ヘーゲルの現象学を援用しよう。永久的修正主義という理想的解決である。そこにおいて真理は、それじたいが知の実現に欠けている要素として、不協和な要素を恒常的に吸収=解消する(résorption)。スコラ的伝統において原理的なものとされていた二律背反はここでは想像的なものとみなされる。真理とは、知がみずからの無知を作動させることによってしかそれを知っていることをまなびしることができないものである。この現実的な危機において、想像的なものは新たな象徴的形式を生じさせる。この弁証法が収斂し、両者が連結する地点が絶対知である。
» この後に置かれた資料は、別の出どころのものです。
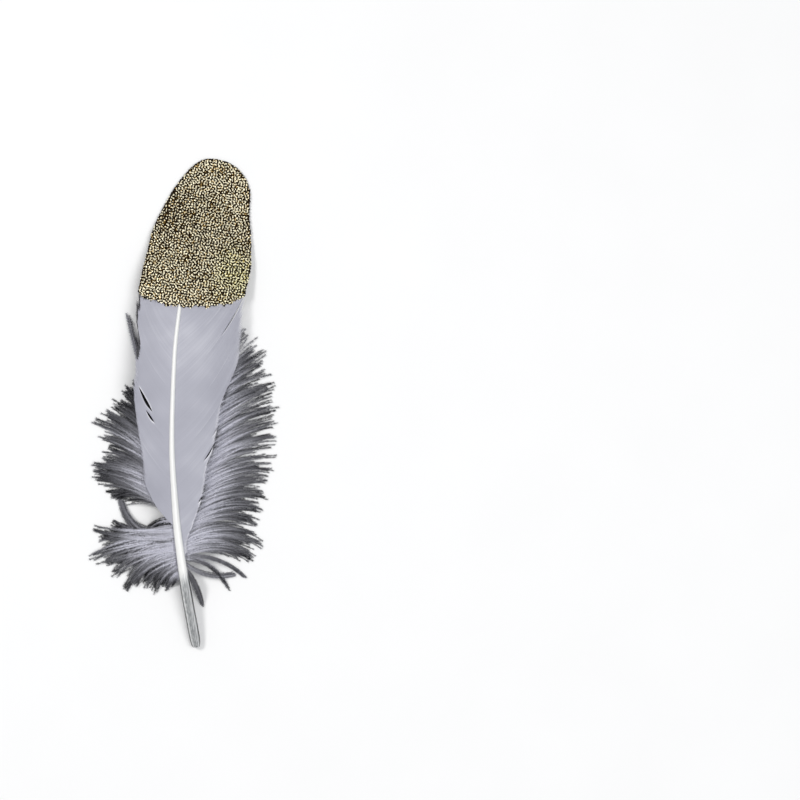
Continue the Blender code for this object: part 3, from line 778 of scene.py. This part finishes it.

この弁証法は象徴的なものともはやなにも期待できない現実的なもの(un réel)との連結でしかありえない。つまりみずからと同一である主体である(自己意識存在 Selbstbewusstsein)。
とはいえギリシャ数学に発する科学はこうした内在説を退けている。多くの理論は弁証法に吸収されない。
物理学上の変革もそれを証している。
精神分析はそれが孕む理論的希望ゆえに科学の世界において恐れられている。
ヘーゲルの絶対的主体と科学の廃棄された主体をともども参照することによってフロイトのもたらした劇変の真意がわかる。すなわち、科学の領域への真理の復帰であり、実践の領域への真理の復帰である。抑圧されたものは回帰するのだ。
ヘーゲルにおける不幸の意識(ひとつの知の宙吊り)とフロイトにおける文明におけるいごこちのわるさ(主体と性とのねじれた関係)とを隔てる距離は明白である。
心理学の「司法的占星術」とも「質」と「強度」の現象学的観念論ともフロイトは無関係である。フロイトにおいて無意識は意識のネガ(トマス)ではないし、情動は原初的な感情ではない。
フロイト以来、無意識はシニフィアンの連鎖である。この連鎖は「別の舞台」のうえで反復され、しつようにあらわれて(insister)、効果的な言説がもたらす切れ目と[無意識に]固有の思考(cogitation)に影響をおよぼす。